*Short task*
Reproduce exactly the lines from the one containing "Recreate this object" through the one containing "tab_r = 4.6; // [4:0.1:4.8]", both included, and nothing else.

(Stored entries)
#####

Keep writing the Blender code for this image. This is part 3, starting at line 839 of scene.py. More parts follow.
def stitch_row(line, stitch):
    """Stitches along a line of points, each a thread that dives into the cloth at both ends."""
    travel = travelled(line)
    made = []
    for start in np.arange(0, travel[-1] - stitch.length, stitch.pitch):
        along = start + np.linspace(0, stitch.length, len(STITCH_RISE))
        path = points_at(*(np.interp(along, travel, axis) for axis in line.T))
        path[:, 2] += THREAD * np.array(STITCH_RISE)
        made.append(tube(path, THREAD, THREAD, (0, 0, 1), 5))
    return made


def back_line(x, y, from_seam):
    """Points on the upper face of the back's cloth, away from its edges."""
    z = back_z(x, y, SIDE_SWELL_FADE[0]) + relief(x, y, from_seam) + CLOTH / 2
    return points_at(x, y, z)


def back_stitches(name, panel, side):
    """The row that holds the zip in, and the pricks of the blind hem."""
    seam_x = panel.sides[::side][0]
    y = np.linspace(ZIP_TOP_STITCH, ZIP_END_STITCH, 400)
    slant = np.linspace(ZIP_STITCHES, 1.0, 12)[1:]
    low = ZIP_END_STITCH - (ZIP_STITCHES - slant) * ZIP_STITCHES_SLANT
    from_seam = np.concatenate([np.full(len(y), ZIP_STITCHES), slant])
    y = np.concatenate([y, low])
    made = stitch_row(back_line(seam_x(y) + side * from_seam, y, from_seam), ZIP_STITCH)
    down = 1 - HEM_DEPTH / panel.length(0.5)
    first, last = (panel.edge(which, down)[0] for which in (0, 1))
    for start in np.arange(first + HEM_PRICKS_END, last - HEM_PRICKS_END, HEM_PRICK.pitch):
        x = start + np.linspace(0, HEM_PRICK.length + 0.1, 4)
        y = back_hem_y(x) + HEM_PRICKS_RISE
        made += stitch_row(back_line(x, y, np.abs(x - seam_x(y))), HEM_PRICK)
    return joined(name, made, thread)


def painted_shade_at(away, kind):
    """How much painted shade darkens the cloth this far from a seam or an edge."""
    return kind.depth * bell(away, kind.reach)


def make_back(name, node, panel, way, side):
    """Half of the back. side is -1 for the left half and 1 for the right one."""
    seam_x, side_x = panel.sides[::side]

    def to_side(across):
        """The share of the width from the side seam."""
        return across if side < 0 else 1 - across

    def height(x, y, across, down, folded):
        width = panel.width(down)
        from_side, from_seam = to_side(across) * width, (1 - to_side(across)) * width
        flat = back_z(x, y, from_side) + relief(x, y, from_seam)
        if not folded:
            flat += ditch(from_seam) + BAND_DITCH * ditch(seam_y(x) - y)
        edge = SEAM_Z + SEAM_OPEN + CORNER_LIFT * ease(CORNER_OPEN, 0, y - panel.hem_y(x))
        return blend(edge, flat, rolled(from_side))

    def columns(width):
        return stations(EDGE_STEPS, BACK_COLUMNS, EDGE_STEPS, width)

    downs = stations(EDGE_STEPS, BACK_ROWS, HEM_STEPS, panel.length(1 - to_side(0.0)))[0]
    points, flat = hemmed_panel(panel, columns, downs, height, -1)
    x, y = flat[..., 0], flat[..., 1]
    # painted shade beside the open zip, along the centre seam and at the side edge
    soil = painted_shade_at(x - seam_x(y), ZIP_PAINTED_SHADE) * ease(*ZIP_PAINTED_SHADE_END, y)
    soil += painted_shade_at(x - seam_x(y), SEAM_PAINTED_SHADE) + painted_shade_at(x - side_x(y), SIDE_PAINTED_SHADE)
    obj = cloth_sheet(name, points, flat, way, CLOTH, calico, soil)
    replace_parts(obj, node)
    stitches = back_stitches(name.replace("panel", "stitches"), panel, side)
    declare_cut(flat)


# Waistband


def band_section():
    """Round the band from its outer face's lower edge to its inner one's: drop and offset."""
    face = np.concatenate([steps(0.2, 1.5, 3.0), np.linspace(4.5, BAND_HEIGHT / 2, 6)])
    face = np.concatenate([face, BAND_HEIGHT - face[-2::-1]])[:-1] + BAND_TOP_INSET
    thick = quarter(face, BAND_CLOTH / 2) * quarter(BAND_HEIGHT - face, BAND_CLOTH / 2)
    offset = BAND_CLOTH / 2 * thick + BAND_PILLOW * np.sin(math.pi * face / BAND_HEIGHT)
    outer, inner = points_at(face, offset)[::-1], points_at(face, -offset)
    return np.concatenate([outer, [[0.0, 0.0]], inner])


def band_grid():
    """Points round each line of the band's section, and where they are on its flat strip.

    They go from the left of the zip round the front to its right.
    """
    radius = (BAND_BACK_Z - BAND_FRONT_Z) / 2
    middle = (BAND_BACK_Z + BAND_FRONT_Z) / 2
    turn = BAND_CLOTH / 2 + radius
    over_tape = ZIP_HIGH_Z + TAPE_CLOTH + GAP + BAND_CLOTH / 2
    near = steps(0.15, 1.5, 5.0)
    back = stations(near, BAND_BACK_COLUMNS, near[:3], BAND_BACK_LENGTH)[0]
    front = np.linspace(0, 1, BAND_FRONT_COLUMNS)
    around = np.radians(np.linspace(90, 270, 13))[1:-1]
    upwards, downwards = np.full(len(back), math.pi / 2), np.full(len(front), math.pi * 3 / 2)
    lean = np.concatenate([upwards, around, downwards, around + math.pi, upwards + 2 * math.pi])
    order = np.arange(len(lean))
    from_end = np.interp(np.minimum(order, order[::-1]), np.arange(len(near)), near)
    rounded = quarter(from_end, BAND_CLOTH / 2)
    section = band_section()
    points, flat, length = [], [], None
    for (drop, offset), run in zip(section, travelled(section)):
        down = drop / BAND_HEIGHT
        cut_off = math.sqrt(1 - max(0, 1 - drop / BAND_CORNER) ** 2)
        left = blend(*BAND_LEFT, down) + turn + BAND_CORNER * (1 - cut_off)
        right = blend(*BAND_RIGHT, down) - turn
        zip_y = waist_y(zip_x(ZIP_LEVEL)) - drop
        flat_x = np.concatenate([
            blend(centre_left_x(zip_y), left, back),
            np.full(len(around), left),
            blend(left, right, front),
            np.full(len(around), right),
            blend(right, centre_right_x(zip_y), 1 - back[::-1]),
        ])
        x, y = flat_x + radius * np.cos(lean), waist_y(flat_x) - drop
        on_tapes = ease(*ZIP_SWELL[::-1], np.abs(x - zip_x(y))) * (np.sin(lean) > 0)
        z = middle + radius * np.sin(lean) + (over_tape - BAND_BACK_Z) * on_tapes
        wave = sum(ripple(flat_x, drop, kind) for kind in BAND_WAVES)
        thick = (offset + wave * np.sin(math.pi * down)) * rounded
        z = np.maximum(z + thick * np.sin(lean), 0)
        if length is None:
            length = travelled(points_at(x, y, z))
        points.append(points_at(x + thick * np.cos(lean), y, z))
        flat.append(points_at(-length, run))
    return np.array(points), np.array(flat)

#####

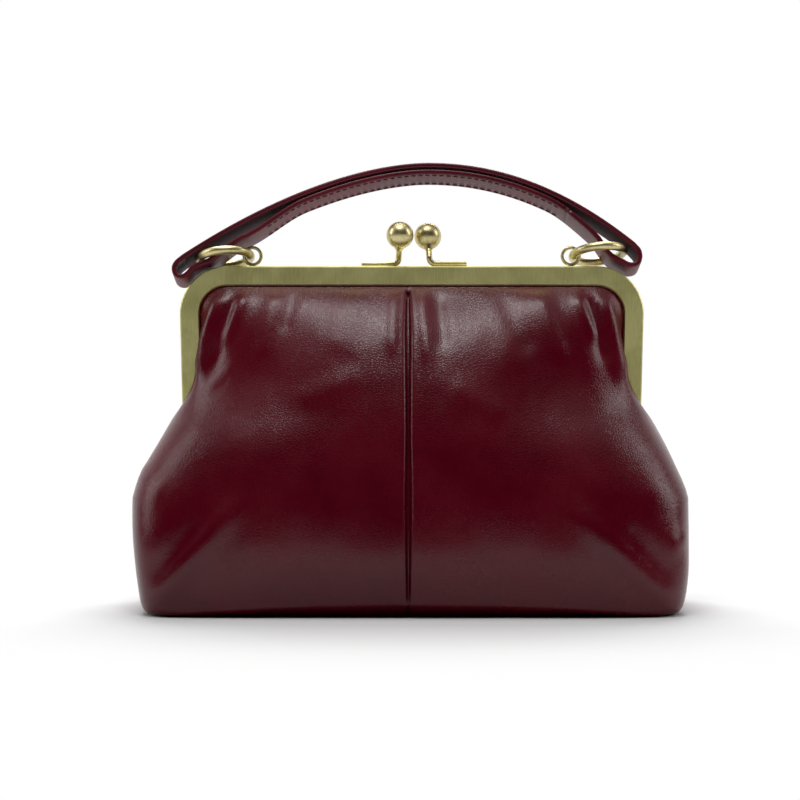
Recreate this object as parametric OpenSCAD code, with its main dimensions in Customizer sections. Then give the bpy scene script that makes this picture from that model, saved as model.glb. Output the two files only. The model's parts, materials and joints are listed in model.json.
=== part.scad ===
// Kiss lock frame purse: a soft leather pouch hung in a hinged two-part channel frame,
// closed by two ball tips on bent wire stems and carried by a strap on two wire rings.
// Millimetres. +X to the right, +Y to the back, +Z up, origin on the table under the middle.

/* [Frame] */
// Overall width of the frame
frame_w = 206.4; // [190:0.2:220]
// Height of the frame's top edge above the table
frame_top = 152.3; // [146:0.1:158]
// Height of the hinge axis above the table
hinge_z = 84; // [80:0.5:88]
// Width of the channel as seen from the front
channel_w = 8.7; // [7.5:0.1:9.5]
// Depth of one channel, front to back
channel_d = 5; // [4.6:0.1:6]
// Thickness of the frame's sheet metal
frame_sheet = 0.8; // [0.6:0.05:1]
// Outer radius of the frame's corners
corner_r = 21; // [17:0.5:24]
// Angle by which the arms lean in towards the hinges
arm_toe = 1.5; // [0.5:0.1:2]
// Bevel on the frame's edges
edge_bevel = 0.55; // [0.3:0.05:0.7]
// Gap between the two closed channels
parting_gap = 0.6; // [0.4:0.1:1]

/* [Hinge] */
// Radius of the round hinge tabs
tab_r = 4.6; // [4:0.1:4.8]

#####

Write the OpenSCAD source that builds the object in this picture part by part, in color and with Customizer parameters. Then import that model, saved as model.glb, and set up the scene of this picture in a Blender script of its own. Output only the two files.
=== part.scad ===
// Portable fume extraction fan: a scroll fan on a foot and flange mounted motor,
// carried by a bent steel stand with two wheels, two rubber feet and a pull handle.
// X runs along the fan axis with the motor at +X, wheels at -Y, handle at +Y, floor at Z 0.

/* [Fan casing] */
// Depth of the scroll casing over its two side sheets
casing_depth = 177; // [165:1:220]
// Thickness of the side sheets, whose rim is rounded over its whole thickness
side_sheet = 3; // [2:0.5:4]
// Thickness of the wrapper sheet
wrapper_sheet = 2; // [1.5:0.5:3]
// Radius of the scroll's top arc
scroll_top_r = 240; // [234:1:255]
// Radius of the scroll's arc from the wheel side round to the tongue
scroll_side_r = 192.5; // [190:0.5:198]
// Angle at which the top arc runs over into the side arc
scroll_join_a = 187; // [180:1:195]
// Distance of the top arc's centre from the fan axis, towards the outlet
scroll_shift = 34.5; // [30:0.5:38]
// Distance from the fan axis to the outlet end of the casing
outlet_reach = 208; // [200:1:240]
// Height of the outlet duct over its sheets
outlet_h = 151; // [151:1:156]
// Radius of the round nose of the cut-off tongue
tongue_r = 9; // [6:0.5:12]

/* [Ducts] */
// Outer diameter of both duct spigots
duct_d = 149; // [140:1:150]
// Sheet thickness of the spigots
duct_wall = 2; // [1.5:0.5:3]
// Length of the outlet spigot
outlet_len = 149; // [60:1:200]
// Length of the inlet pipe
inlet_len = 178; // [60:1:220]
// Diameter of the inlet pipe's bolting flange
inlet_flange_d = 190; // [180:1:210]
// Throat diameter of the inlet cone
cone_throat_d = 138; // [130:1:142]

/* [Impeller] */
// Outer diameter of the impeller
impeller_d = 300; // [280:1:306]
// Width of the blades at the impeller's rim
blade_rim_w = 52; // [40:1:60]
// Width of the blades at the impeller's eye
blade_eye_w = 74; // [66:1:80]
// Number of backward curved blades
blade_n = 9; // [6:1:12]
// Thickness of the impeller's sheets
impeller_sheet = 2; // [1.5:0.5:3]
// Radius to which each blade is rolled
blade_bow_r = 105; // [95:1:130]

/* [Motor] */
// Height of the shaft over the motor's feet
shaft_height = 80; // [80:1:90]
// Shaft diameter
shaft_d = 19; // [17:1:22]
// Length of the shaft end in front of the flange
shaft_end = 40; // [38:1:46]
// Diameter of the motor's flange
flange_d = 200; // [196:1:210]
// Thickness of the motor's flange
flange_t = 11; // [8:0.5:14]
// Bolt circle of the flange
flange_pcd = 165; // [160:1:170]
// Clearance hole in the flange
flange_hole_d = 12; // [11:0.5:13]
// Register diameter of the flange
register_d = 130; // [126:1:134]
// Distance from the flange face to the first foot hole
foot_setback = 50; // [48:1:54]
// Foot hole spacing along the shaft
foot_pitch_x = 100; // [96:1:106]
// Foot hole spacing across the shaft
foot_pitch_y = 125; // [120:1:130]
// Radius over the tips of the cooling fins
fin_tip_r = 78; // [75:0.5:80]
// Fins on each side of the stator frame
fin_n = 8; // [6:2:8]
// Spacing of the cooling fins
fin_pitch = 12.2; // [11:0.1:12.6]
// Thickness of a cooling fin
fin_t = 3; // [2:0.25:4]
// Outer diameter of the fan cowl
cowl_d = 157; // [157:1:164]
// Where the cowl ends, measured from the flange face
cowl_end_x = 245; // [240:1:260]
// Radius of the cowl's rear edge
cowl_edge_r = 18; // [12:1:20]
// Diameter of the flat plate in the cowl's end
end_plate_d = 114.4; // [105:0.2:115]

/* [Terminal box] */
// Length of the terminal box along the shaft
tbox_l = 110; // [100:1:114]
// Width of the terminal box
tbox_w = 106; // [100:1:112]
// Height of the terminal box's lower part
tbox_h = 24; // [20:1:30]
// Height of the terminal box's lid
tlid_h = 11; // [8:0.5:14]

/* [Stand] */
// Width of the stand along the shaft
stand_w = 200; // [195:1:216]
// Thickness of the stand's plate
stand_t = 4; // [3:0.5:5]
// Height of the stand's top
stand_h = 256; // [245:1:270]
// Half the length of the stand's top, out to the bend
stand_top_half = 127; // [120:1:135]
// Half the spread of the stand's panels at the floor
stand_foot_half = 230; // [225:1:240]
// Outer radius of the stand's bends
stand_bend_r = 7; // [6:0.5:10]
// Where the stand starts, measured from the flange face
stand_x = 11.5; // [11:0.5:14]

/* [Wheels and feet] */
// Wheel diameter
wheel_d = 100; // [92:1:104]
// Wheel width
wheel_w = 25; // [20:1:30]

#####

*Reply to the task*
Recreate this object as parametric OpenSCAD code, with its main dimensions in Customizer sections. Then give the bpy scene script that makes this picture from that model, saved as model.glb. Output the two files only. The model's parts, materials and joints are listed in model.json.
=== part.scad ===
// Kiss lock frame purse: a soft leather pouch hung in a hinged two-part channel frame,
// closed by two ball tips on bent wire stems and carried by a strap on two wire rings.
// Millimetres. +X to the right, +Y to the back, +Z up, origin on the table under the middle.

/* [Frame] */
// Overall width of the frame
frame_w = 206.4; // [190:0.2:220]
// Height of the frame's top edge above the table
frame_top = 152.3; // [146:0.1:158]
// Height of the hinge axis above the table
hinge_z = 84; // [80:0.5:88]
// Width of the channel as seen from the front
channel_w = 8.7; // [7.5:0.1:9.5]
// Depth of one channel, front to back
channel_d = 5; // [4.6:0.1:6]
// Thickness of the frame's sheet metal
frame_sheet = 0.8; // [0.6:0.05:1]
// Outer radius of the frame's corners
corner_r = 21; // [17:0.5:24]
// Angle by which the arms lean in towards the hinges
arm_toe = 1.5; // [0.5:0.1:2]
// Bevel on the frame's edges
edge_bevel = 0.55; // [0.3:0.05:0.7]
// Gap between the two closed channels
parting_gap = 0.6; // [0.4:0.1:1]

/* [Hinge] */
// Radius of the round hinge tabs
tab_r = 4.6; // [4:0.1:4.8]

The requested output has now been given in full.